What does design thinking mean to you?

“Design thinking is about getting away from 'small' design and moving toward community-oriented 'big' design. 'Small' design is fashionable products that are interesting and perhaps desirable, whereas 'big' design encompasses a system.” – Cassandra Gustafson

“Design thinking is everything from research, diagrams,sketches, models, precedents, inspiration, programming...” – Tracey Wright

“Design thinking is problem solving.” – Meghan Kaufman

“Design thinking honestly means quite a bit to me. For years I have been saying that the world’s most valuable resource and final frontier is the creative thought processes of the human mind.” – Jeff Linn

“How I relate design thinking, use and implement it in the future will be based on my design experiences and processes. Design processes are trial and error, which lead to beneficial designs and answers.” – Felicia Dean

“Design should also not just involve the designer. The people that would be using a space or the related demographic should be incorporated into design decisions and to find the needs that must be met.” – Hailey Allen

Thursday, March 18, 2010

new extra-credit opportunity

Ashley and Suzanne L. are planning an early dinner and discussion for Gateway residents to talk about their experience living in the community.  They are seeking  4 or 5 volunteers who can help set up and serve dinner, be note-takers during discussion, and take photographs from 3:30 to 5:30 next Monday, March 22.  

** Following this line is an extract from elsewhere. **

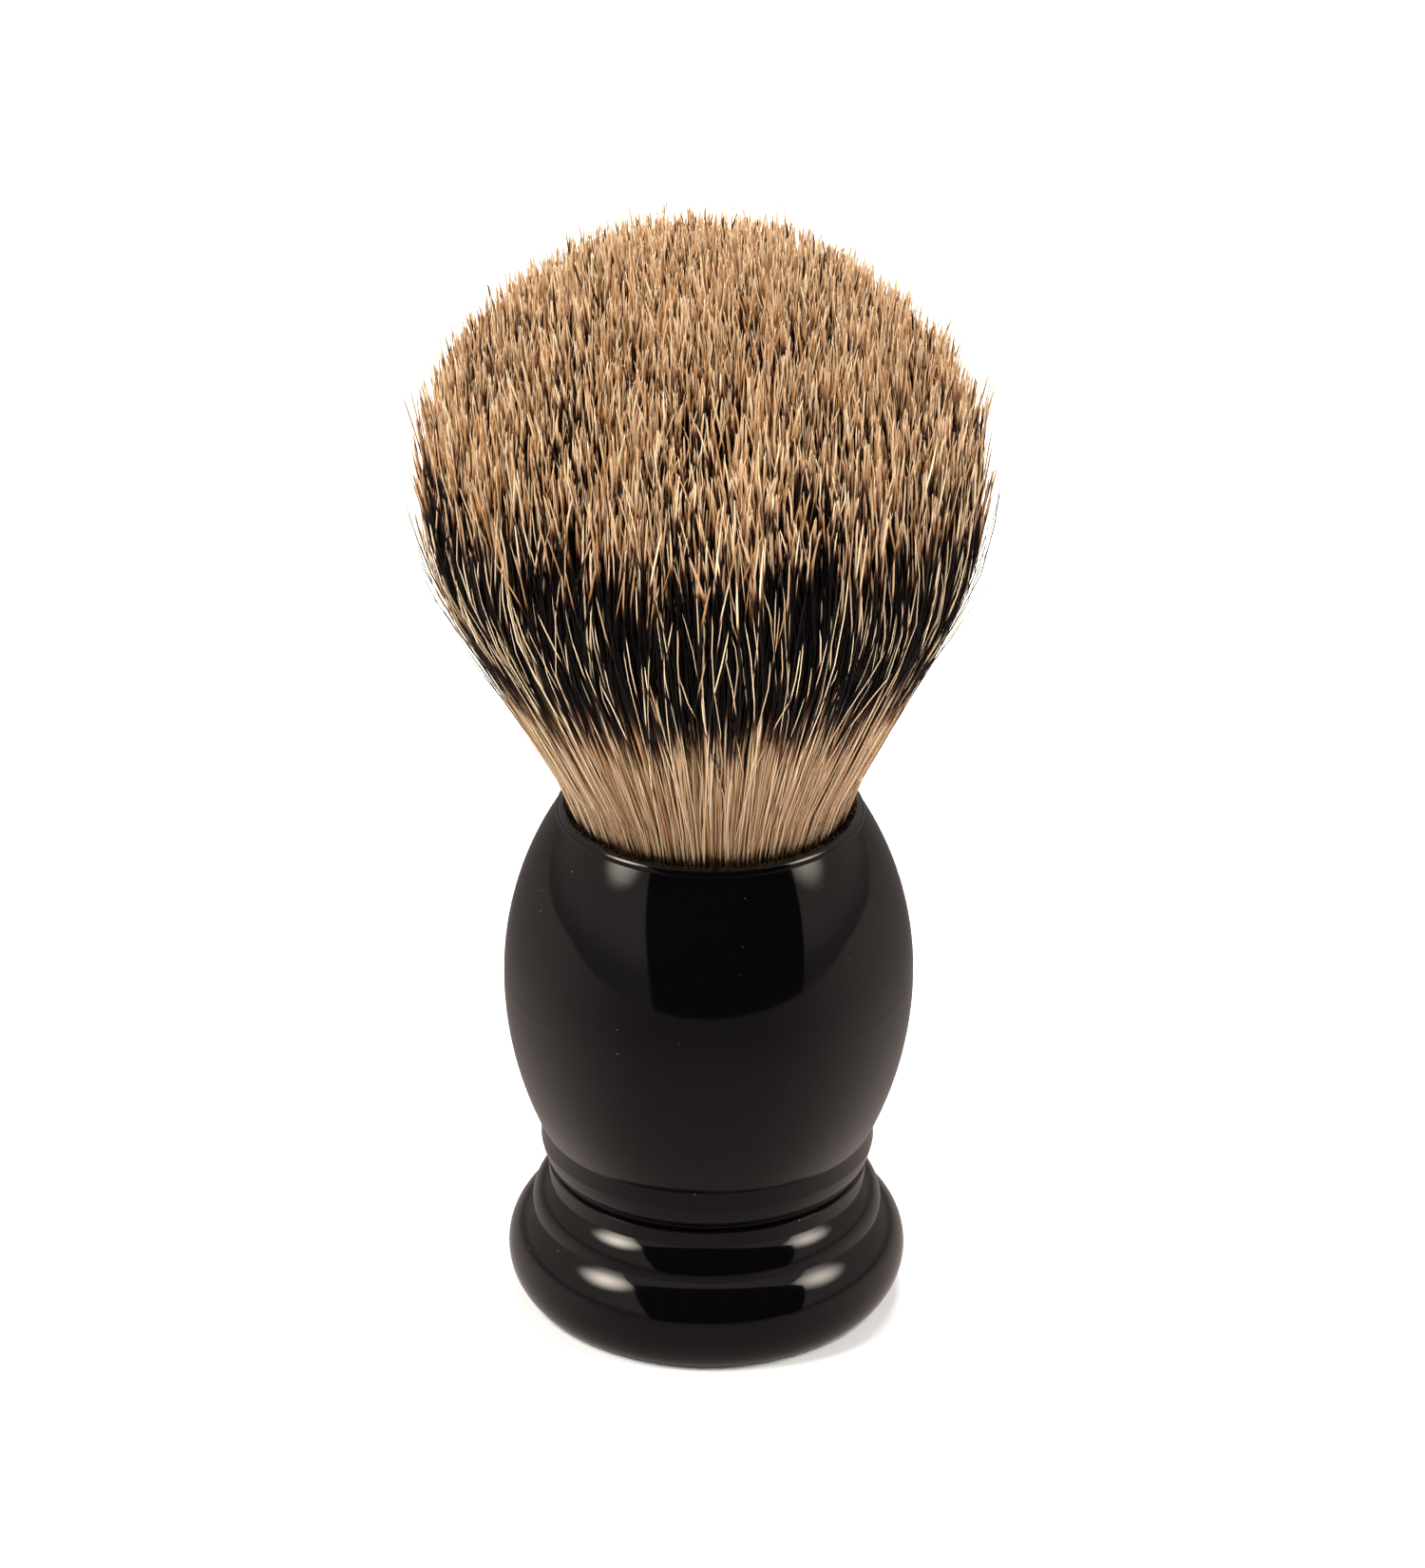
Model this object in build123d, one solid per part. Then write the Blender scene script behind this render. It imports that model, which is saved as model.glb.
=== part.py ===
from build123d import *
import os

# Shaving brush, upright on its foot. Millimetres, +Z up, origin at the centre of the underside.
# Every piece is turned about Z, so its outline is drawn as (radius, height).

# --- the foot, from the ground up ---
ROLL_WIDEST_Z = 3.9         # height of the roll's widest point
ROLL_HEIGHT = 8.0           # from the ground to the valley above the roll
BEAD_HEIGHT = 2.75          # from the valley to the bead's top edge
COLLAR_HEIGHT = 1.3         # from the bead to the groove
GROOVE_HALF = 0.25          # the V groove's mouth, above and below the parting face
NECK_RADIUS = 13.25         # bottom of the V groove
GROOVE_DEPTH = 0.45
COLLAR_FLARE = 0.05         # the collar is this much wider at the bead
BEAD_WIDTH = 1.4            # the bead's top edge to the valley
BEAD_SWELL = 0.33           # the bead stands this far outside its chord
ROLL_WIDTH = 2.05           # the valley to the roll's widest point
STAND_INSET = 1.9           # the roll's widest point to the ring that the brush stands on
STAND_WIDTH = 2.7           # width of that ring
DISH_DEPTH = 1.0            # hollow inside the ring
DISH_BEVEL = 0.4

# --- the joint between the foot and the barrel ---
SPIGOT_RADIUS = 8.8
SPIGOT_HEIGHT = 5.0
SPIGOT_BEVEL = 0.5
JOINT_FILM = 0.2            # adhesive round the spigot

# --- the barrel, from the parting face up ---
BAND_HEIGHT = 2.05          # from the groove to the band's widest point
BAND_FLARE = 0.65           # the band widens this much on its way up
BAND_SHOULDER = 1.65        # from the band's widest point to the crease under the belly
CREASE_INSET = 0.02         # the band's widest point to the crease
BAND_SWELL = 0.06           # the band's lower part stands this far outside its chord
BELLY_RADIUS = 17.5
BELLY_RISE = 13.95          # from the crease to the widest point
RIM_RISE = 15.15            # from the widest point to the rim's shoulder
RIM_WIDTH = 1.5             # from the mouth to the rim's outer edge
RIM_ROUND = 0.7
RIM_DIP = 0.35              # the rim's face falls this much towards the mouth
SOCKET_RADIUS = 11.6
SOCKET_DEPTH = 13.3
WEB = 2.5                   # wall between the socket and the ballast chamber

# --- the ballast ---
BEDDING_WALL = 1.2          # potting round the slug
BEDDING_FLOOR = 1.0         # potting under the slug
BEDDING_COVER = 0.9         # potting above the slug
SLUG_BEVEL = 0.5

# --- the knot ---
PLUG_WALL_GAP = 0.5         # adhesive round the plug
PLUG_FLOOR_GAP = 0.8        # adhesive under the plug
PLUG_HEIGHT = 9.6
PLUG_BEVEL = 0.8
THREAD_RADIUS = 0.35
THREAD_TURNS = 4
THREAD_PITCH = 0.85
THREAD_PLAY = 0.05          # between the wraps and their channel
THREAD_MARGIN = 1.2         # plug above the channel

# --- the hair, from the mouth up ---
HAIR_GAP = 0.3              # between the hair and the mouth
FLANK_FLARE = 9.2           # the straight flank widens this much
FLANK_HEIGHT = 18.6
BLOOM_SWELL = 2.7           # from the end of the flank to the widest point
BLOOM_RISE = 11.2
CROWN_HEIGHT = 22.0         # from the widest point to the top
QUARTER_PULL = 0.5523       # a cubic curve with this pull at each end is a quarter of an ellipse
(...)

If you choose to participate, you will receive 20 points of extra credit on your video assignment grade.  Volunteers will be chosen and awarded on a first-come, first serve basis.  So...if you're interested email Ashley right away at aewarrin [at]!

Wednesday, March 17, 2010

Reading Chapter 6: Ideation

In helping to better understand concept development, you are to read Chapter 6 titled Ideation in Shaping Interior Space by Roberto J. Rengel. Make notes throughout the reading to aid in developing the concepts for the floors of Unity Village and post these to your blogs prior to class on Friday.

Monday, March 15, 2010

involving + evolving small teams

Neighborhood A:
Ground Floor | Meghan, Tracey
1st Floor | Pamela, Paris, Shane
2nd Floor | Brittany, Hope, Young

Neighborhood B:
Ground Floor | David, Ino
1st Floor | Charese, Kalani, Kelsey
2nd Floor | Felicia, Jeff

Neighborhood C:
Ground Floor | Carlos, Clairissa
1st Floor | Cassandra, Hailey A
2nd Floor | Haley P, Veronica, Wes

phase two : commUNITY : involving + evolving

Congratulations! You have completed phase one of Unity Village. Utilizing the information and models you have generated it is now time to tackle the design development of the community floors. Working in groups of two or three, you will now develop a holistic design for either the ground, first, or second floor.

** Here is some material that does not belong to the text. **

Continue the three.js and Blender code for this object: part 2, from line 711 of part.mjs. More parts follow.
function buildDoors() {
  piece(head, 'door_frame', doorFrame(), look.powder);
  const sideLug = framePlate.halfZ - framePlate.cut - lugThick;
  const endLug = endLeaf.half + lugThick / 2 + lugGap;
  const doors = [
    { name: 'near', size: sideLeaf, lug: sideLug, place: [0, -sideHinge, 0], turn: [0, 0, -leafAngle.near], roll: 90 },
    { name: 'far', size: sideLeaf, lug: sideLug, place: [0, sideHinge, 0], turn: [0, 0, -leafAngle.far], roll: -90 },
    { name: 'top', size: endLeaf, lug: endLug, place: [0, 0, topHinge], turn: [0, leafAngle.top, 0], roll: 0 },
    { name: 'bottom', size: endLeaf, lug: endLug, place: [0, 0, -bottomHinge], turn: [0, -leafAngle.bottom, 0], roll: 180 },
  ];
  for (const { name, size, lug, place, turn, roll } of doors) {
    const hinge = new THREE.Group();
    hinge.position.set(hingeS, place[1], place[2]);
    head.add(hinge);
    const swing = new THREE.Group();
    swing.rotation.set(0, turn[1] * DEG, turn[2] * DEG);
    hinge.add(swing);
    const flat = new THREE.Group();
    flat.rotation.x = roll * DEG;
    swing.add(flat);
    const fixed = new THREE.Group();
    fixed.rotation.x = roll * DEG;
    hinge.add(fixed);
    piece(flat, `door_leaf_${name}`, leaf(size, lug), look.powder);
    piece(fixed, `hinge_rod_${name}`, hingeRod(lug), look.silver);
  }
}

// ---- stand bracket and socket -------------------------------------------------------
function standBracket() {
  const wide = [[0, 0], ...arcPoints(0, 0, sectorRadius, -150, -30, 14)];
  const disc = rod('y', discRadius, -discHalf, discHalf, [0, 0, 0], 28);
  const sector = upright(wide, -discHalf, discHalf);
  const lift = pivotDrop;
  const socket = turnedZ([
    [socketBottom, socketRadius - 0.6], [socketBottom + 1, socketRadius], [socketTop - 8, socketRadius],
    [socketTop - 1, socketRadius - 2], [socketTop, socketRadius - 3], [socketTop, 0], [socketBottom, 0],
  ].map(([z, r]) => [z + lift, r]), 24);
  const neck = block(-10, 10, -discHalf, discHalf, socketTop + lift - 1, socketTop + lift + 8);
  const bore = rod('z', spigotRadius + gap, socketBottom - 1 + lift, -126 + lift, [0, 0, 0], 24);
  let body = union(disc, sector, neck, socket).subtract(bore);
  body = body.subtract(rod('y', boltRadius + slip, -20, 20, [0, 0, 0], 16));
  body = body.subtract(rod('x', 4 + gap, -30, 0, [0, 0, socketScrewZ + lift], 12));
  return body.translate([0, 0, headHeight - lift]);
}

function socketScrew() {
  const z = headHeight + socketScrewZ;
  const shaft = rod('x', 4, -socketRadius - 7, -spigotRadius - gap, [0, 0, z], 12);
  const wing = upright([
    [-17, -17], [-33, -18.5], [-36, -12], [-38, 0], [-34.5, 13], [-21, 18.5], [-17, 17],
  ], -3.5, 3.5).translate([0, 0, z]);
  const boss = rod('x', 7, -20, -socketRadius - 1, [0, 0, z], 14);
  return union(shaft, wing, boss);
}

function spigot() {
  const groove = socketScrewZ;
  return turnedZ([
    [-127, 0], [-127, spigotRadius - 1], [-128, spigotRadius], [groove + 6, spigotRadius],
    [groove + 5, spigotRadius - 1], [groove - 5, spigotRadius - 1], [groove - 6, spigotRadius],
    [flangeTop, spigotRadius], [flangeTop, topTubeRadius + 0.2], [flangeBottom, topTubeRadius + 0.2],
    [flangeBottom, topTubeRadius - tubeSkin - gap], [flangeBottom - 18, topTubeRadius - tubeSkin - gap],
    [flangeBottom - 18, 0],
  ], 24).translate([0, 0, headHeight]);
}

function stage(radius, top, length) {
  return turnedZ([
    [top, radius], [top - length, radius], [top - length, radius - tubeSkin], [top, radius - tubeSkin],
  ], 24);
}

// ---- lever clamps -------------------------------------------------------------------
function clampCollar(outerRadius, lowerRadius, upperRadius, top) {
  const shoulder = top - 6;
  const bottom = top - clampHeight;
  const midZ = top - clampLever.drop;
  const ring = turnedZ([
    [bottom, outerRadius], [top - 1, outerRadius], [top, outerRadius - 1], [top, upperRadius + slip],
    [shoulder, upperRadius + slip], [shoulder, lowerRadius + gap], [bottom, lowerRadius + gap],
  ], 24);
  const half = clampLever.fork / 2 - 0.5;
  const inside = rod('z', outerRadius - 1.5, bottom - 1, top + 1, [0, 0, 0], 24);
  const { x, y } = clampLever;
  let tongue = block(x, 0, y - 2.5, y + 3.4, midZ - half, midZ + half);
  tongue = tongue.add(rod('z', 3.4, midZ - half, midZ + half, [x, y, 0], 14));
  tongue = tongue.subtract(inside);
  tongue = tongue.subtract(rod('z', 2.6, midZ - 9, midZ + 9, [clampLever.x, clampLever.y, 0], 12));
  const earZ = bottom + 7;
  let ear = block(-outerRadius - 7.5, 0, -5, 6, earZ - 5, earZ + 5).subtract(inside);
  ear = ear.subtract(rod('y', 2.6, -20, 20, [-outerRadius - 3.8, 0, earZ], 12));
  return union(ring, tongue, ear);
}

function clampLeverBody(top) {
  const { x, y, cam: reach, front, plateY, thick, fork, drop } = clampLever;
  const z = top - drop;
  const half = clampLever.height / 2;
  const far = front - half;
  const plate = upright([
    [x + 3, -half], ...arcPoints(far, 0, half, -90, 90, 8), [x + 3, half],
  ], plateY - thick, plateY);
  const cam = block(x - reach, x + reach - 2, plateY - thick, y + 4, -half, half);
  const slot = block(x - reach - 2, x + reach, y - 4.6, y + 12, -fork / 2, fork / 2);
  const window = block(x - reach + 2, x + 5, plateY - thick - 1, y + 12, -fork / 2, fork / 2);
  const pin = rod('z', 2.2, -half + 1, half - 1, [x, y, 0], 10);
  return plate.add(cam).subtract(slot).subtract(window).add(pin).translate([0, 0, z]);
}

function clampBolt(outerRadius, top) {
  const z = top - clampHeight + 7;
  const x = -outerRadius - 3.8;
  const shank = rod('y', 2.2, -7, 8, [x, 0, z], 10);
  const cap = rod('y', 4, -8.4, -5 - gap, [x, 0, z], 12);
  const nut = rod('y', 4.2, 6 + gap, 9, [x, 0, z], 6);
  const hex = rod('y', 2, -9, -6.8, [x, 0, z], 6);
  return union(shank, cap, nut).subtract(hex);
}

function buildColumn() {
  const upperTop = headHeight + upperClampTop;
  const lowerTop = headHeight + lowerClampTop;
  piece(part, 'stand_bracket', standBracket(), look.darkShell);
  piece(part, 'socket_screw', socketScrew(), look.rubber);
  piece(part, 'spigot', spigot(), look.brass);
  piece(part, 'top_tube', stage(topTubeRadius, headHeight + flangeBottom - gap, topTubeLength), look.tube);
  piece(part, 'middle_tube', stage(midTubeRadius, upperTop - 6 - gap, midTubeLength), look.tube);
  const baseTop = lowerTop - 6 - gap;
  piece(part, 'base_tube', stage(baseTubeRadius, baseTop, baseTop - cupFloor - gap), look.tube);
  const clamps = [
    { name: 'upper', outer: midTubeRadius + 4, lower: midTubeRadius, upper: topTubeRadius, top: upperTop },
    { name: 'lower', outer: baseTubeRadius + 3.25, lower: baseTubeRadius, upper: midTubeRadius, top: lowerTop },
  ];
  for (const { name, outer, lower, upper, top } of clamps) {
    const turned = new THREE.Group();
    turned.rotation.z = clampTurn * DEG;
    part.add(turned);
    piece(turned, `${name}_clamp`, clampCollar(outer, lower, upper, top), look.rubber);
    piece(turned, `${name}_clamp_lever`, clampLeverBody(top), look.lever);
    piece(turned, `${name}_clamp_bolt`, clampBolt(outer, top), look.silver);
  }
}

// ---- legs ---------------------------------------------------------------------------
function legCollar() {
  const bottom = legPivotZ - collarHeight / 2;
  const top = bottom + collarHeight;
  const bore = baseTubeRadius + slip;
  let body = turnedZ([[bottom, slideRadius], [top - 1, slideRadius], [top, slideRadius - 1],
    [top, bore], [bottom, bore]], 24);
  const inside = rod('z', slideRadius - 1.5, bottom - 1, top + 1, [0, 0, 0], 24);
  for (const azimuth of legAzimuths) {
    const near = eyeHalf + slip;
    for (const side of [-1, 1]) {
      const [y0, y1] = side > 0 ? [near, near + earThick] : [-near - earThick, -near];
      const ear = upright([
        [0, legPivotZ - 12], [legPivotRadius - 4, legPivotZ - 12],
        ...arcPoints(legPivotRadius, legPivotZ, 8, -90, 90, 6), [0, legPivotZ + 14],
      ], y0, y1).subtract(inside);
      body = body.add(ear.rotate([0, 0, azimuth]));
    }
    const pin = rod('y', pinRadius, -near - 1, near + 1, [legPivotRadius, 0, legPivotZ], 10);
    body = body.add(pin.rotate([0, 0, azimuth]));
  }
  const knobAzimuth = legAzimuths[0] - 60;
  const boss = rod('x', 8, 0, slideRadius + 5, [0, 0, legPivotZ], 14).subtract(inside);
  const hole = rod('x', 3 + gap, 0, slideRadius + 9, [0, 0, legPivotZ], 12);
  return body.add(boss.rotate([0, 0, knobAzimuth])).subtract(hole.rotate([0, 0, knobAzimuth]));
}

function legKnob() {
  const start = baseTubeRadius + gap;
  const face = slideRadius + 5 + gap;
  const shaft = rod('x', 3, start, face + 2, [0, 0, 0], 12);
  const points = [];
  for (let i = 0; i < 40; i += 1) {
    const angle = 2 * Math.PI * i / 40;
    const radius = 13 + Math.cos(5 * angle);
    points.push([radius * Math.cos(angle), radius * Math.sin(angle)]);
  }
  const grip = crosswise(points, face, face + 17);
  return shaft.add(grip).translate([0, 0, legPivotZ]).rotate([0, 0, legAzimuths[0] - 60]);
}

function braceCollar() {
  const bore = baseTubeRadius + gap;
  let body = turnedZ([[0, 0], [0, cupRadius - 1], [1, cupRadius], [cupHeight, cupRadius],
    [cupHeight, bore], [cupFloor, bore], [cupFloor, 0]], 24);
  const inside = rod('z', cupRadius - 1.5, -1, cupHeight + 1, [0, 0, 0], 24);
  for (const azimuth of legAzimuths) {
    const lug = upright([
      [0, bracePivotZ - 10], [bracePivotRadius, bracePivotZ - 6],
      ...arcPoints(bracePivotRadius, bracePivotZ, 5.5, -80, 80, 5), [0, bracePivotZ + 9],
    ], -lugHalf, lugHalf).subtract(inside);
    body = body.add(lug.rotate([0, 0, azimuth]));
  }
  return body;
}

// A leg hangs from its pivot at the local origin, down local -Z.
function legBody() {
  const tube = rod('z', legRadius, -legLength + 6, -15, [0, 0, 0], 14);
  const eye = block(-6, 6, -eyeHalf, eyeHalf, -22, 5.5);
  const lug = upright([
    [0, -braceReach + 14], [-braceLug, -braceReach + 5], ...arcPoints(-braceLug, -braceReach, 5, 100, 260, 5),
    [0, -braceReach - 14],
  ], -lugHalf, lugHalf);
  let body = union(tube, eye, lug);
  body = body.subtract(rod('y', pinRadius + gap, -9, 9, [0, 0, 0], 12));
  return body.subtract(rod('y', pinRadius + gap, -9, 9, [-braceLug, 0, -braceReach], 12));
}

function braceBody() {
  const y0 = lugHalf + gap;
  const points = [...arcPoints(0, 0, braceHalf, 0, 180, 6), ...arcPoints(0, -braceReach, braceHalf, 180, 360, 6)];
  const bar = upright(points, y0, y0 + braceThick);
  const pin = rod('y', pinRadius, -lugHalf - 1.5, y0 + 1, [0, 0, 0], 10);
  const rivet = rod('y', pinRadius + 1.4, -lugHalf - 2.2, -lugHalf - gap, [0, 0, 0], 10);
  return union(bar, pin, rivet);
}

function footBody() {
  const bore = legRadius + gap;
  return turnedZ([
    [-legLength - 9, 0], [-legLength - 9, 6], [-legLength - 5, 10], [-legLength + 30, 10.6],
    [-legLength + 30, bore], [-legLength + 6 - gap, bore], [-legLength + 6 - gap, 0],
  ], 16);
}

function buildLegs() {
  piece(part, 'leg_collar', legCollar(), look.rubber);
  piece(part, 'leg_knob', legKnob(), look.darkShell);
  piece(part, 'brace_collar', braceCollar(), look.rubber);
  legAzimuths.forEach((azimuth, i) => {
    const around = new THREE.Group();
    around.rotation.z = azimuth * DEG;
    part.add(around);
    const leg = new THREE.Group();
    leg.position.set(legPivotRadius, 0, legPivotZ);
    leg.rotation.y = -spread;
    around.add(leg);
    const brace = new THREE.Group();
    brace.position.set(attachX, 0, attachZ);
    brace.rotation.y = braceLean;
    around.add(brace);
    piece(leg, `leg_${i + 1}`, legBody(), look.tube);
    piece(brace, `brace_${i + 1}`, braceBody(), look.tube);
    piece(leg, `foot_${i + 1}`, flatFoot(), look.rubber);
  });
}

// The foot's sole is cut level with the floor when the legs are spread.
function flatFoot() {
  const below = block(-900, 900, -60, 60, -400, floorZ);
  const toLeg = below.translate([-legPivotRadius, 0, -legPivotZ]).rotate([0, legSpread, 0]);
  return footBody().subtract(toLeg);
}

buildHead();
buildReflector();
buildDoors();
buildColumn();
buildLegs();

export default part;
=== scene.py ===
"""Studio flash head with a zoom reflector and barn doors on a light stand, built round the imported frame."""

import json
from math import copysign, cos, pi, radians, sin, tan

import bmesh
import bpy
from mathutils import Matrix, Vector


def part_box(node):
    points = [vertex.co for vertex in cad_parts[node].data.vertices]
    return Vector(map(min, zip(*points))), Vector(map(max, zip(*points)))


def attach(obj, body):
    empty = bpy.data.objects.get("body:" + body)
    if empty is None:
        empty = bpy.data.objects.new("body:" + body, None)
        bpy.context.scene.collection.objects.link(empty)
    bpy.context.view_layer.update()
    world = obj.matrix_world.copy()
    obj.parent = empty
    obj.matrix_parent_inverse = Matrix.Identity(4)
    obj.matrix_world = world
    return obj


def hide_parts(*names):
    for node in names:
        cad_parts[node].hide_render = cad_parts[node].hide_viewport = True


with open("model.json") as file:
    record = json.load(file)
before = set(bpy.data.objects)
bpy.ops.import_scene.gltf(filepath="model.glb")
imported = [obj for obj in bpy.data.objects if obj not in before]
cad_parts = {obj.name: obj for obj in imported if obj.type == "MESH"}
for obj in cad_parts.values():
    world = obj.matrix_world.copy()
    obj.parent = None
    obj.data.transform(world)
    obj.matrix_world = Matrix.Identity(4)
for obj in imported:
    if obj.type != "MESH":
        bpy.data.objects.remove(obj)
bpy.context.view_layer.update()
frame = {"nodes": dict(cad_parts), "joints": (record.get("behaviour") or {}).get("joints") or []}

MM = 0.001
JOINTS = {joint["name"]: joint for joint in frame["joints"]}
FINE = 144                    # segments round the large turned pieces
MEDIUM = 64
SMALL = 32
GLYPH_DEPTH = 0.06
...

As was the case with project one, your design process is an extremely important part of this phase. As such you should strive to record all stages of your work via daily entries (3-5 posts a week) with photos and drawings on your blog. Committing to document the process daily will help us recognize the amount of work you are putting into the project and prevent you from having the headache of gathering your thoughts the night before the deadline.


In this phase you will develop the following (at a minimum):


- A solid concept statement and collage of supporting images/precedents

- Collection of standards for specific interior spaces

- A series of sketches


- A table showing how user needs are met in the interior and exterior spaces of the floor

- A series of interior perspectives illustrating the human experience

- A dimensioned floor plan


- A reflected ceiling plan

- A digital materials board for the floor

- A rendered floor plan


As part of your design development you will add to the large model shell you created in phase one to showcase the decisions you make in phase two. In addition, the digital model produced in phase one should be further developed to reflect the design of phase two and as such should contain the addition of the following layers:

o Interior walls

o Doors

o Furniture

o Interior Details

o People

Work smart. Be sure to utilize your digital and physical models in completing the various design development objectives. Be certain, however, to manipulate your digital model in such a way that it reflects your skills in hand and digital rendering.


Requirements for final documentation will be discussed well in advance of the project deadlines. However, you should keep in mind that you final documentation should take digital form and work to capture appropriate images during the course of the semester to make this process as painless as possible. Your final grade will not be posted until complete documentation has been submitted following all guidelines and requirements.


M 3|15 introduction of phase two

W 3|17

F 3|19


M 3|22 small group critiques

W 3|24

F 3|26


M 3|29 phase two final presentations


I've found that a good place to begin a project like this one to compile images that speak to the qualities you are seeking. Check out these inspiration boards courtesy of Style Me Pretty as...well...inspiration! While these are geared around weddings, you can see how they begin to paint a picture of qualities that could easily be translated into an interior environment.

Don't forget to record these early stages of your design process on your blog. They are just as important as the final results.